Writing to the people of England, Paine compares Britain with the biblical character Samson, who foolishly revealed that his hair was the source of his strength, and thereby lost his powers. America, Paine claims, is the source of power and charm that Britain has lost through its oppressive conduct. Paine explains to the British that, “Samson only told the secret, but you have performed the operation; you have shaven your own head, and wantonly thrown away the locks. America was the hair from which the charm was drawn that infatuated the world” (96).
Addressing the Earl of Carlisle and General Clinton, Paine lambasts their proposal that colonists who want to fight should go into battle on behalf of the British Empire.

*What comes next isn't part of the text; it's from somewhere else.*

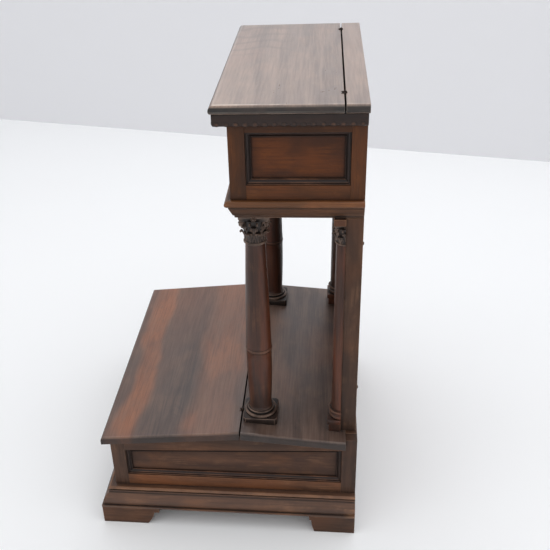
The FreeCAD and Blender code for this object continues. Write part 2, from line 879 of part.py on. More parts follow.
def nail(name, side, height):
    """Forged nail: a low cone for the head and a plain shank through the panel."""
    head = doc.addObject("Part::Cone", name + "_head")
    bind(head, "Radius1", "nail_head_radius")
    bind(head, "Radius2", "nail_tip_radius")
    bind(head, "Height", "half_depth - post_rear")
    head.Placement = FreeCAD.Placement(Vector(0, 0, 0), FreeCAD.Rotation(Vector(1, 0, 0), -90))
    move(head, (side, "post_rear", height))
    shank = rod(name + "_shank", "nail_shank_radius", "post_rebate",
                (side, "post_rear - post_rebate", height), Vector(1, 0, 0), -90)
    return join(name, [head, shank])


# ---------------------------------------------------------------- desk box

def desk_box():
    """Floor, framed sides and front, back, and the beaded strip under the lid."""
    side = rectangle("box_front", "post_rear", "cornice_top", "lid_bottom")
    opening = rectangle("box_front + box_stile_front", "post_rear - box_stile_rear",
                        "box_rail_top", "box_rail_bottom")
    framed_board("desk", "YZ_Plane", "box_half", side, opening, "box_board", True)
    front = rectangle("-" + BOX_INNER, BOX_INNER, "cornice_top", "lid_bottom")
    window = rectangle("box_stile_rear - " + BOX_INNER, BOX_INNER + " - box_stile_rear",
                       "box_rail_top", "box_rail_bottom")
    framed_board("desk", "XZ_Plane", "-box_front", front, window, "box_board", False)
    keep(block("desk_floor", ("cornice_board - box_half", "box_front + cornice_board", "soffit"),
               ("box_half - cornice_board", "post_rear - box_back", "soffit + box_floor")),
         "desk_bottom_board")
    keep(block("desk_back", ("cornice_board - box_half", "post_rear - box_back", "soffit"),
               ("box_half - cornice_board", "post_rear", "lid_bottom")),
         "desk_back_board")


def bead_strips():
    """Strip under the lid's edge that carries the row of beads."""
    outer = "box_half + strip_side_reach"
    ahead = new_body("bead_strip_front")
    front = "box_front - strip_front_reach"
    pad(ahead, outline(ahead, "XY_Plane", "strip_bottom", [
        ("-(%s)" % outer, front),
        (outer, front),
        ("box_half", "box_front"),
        ("-box_half", "box_front"),
    ]), "lid_bottom - strip_bottom")
    low, front_line = value("strip_bottom"), value(front)
    round_edges(ahead, "strip_rounding", lambda edge, middle: abs(middle.z - low) < TOLERANCE
                and abs(middle.y - front_line) < TOLERANCE)
    keep(ahead, "bead_strip_front")
    side = new_body("bead_strip_side")
    pad(side, outline(side, "XY_Plane", "strip_bottom", [
        ("box_half", "box_front"),
        (outer, front),
        (outer, "post_rear"),
        ("box_half", "post_rear"),
    ]), "lid_bottom - strip_bottom")
    side_line = value(outer)
    round_edges(side, "strip_rounding", lambda edge, middle: abs(middle.z - low) < TOLERANCE
                and abs(middle.x - side_line) < TOLERANCE)
    pair(side, "bead_strip")


def rounded_slab(name, near, far, with_front):
    """Lid board whose edges are rounded above and less so below, at both sides, and at the
    front if asked."""
    body = new_body(name)
    pad(body, outline(body, "YZ_Plane", "-lid_half",
                      rectangle(near, far, "lid_bottom", "lid_top")), "2 * lid_half")
    half, front = value("lid_half"), value(near)
    for radius, height in (("lid_rounding", value("lid_top")),
                           ("lid_lower_rounding", value("lid_bottom"))):
        def rim(edge, middle):
            at_side = abs(abs(middle.x) - half) < TOLERANCE
            at_front = with_front and abs(middle.y - front) < TOLERANCE
            return abs(middle.z - height) < TOLERANCE and (at_side or at_front)

        round_edges(body, radius, rim)
    return body


def desk_top():
    """The hinged desk lid, the fixed strip behind it, and the hinges between them."""
    eyes, loops = hinge_pair("desk", "desk_hinge_side", "desk_gap_line", "lid_top", "0")
    lid = rounded_slab("desk_board", "lid_front", "desk_gap_line - gap", True)
    notches = lid_notches("desk", "desk_hinge_side", "desk_gap_line", "lid_top")
    keep(cut("desk_lid_cut", lid, join("desk_lid_waste", notches + loops)), "desk_lid")
    strip = rounded_slab("desk_strip", "desk_gap_line + gap", "lid_rear", False)
    waste = fixed_notches("desk", "desk_hinge_side", "desk_gap_line", "lid_top")
    keep(cut("desk_strip_cut", strip, join("desk_strip_waste", waste + eyes)),
         "desk_fixed_strip")


# ---------------------------------------------------------------- whole stand

def check(item):
    """Stop if an object failed without saying so."""
    if "Invalid" in item.State or "Error" in item.State:
        raise RuntimeError("%s did not recompute: %s" % (item.Label, item.State))


def export():
    """Check every sub-part and write its shape."""
    os.makedirs("parts", exist_ok=True)
    for item in doc.Objects:
        check(item)
    for item in subparts:
        shape = item.Shape
        if shape.isNull() or not shape.isValid() or not shape.Solids:
            raise RuntimeError("%s has no valid solid" % item.Label)
        shape.exportStep("parts/%s.step" % item.Label)
        size = shape.BoundBox
        print("%-28s %2d solid(s) %10.0f mm3  x %7.1f %7.1f  y %7.1f %7.1f  z %6.1f %6.1f" % (
            item.Label, len(shape.Solids), shape.Volume, size.XMin, size.XMax,
            size.YMin, size.YMax, size.ZMin, size.ZMax))
    print(len(subparts), "sub-parts")


fill_sheet()
foot("foot_front", True)
foot("foot_rear", False)
run_of_moulding("plinth_moulding", plinth_profile(), CHEST_HALF, CHEST_FRONT, "half_depth",
                "plinth_reach", "chest_board")
lower_chest()
kneeler_top()
column_base()
column_shaft()
capital()
half_column()
back_posts()
run_of_moulding("cornice_moulding", cornice_profile(), "box_half", "box_front", "post_rear",
                "cornice_tip", "cornice_board")
desk_box()
bead_strips()
desk_top()
doc.recompute()
export()
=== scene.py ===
import math
import random

import bmesh
import bpy
from mathutils import Matrix, Vector, noise


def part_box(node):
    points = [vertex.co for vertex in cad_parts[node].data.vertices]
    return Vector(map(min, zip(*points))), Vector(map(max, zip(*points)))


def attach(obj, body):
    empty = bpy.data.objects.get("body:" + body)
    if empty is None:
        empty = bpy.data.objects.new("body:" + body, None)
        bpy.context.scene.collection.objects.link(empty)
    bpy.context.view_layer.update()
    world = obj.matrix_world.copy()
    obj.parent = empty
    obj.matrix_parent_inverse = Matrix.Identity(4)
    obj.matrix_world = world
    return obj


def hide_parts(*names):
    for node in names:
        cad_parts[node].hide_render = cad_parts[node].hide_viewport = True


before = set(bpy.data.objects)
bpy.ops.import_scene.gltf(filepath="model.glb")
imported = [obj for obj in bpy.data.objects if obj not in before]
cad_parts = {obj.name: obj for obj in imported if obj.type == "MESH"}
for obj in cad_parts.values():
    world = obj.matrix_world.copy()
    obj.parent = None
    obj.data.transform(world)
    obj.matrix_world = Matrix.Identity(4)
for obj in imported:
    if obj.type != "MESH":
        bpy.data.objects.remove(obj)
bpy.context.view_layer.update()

# Looks of a kneeling stand: an old dark walnut prayer desk with a sloping lidded chest, two
# turned columns and a lidded desk box. Metres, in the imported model's own frame.

MM = 0.001
WELD = 1e-6
FLAT_FROM = 0.006      # a face wider than this counts as a board's flat face
ARRIS = 0.0009         # how far a sharp edge has been rubbed down
FLAT_CURVE = 0.17      # turn per millimetre below which a curve is not rubbed
TIGHT_CURVE = 0.25     # and how much more than that is fully rubbed
LONG_SHARE = 0.3       # share of a face's longest side from which a side counts
GRAIN = {"X": (0, 1, 2), "Y": (1, 2, 0), "Z": (2, 0, 1)}
FINE_ARRIS = 0.0006    # the same on a small or sheltered piece
CORNER_REACH = 0.016   # how near another surface must be for soil and painted shade to gather
HOLLOW_REACH = 0.055   # and for a surface to lie in a hollow and take its painted shade


def limited(value):
    """A number held between 0 and 1."""
    return max(0.0, min(1.0, value))


# ---------------------------------------------------------------- node building

def operator(operation, swapped=False):
    """A Python operator that adds a Math node, its two sides swapped if asked."""
    def apply(this, other):
        first, second = (other, this) if swapped else (this, other)
        return this.combined(operation, first, second)
    return apply


class Number:
    """A node's output; arithmetic on it adds Math nodes."""

    def __init__(self, tree, socket):
        self.tree, self.socket = tree, socket

    def combined(self, operation, first, second, clamp=False):
        settings = {"operation": operation, "use_clamp": clamp}
        return self.tree.node("ShaderNodeMath", settings, {0: first, 1: second})

    __add__, __radd__ = operator("ADD"), operator("ADD", True)
    __sub__, __rsub__ = operator("SUBTRACT"), operator("SUBTRACT", True)
    __mul__, __rmul__ = operator("MULTIPLY"), operator("MULTIPLY", True)

    def clamped(self):
        return self.combined("ADD", self, 0.0, clamp=True)

    def between(self, low, high):
        """0 at low, 1 at high, smooth between."""
        first, last = sorted((low, high))
        ramp = self.tree.node("ShaderNodeMapRange", {"interpolation_type": "SMOOTHSTEP"},
                              {0: self, 1: first, 2: last, 3: 0.0, 4: 1.0})
        return ramp if low < high else 1.0 - ramp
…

To emphasize the outrageous nature of their claim, Paine compares them to Bedlam, an infamous asylum, and Lucifer, another name for the devil in Christianity, as he writes, “Can Bedlam, in concert with Lucifer, form a more mad and devilish request? Were it possible a people could sink into such apostacy they would deserve to be swept from the earth like the inhabitants of Sodom and Gomorrah?” (84).
Paine makes another reference to the story of Sodom and Gomorrah when attempting to persuade American Quakers, a pacifist Christian sect, to support the war effort. He compares Britain to the ancient cities of Sodom and Gomorrah, which the Bible claims God destroyed as punishment for their wicked behavior, in order to argue that Quakers would be better pacifists and Christians by fighting for independence from such a sinful and violent nation, citing the casualties of Britain’s colonialism abroad. Paine explains that “by separating ourselves from the cities of Sodom and Gomorrah, it affords an opportunity never given to man before of carrying their favorite principle of peace into general practice, by establishing governments that shall hereafter exist without wars (39).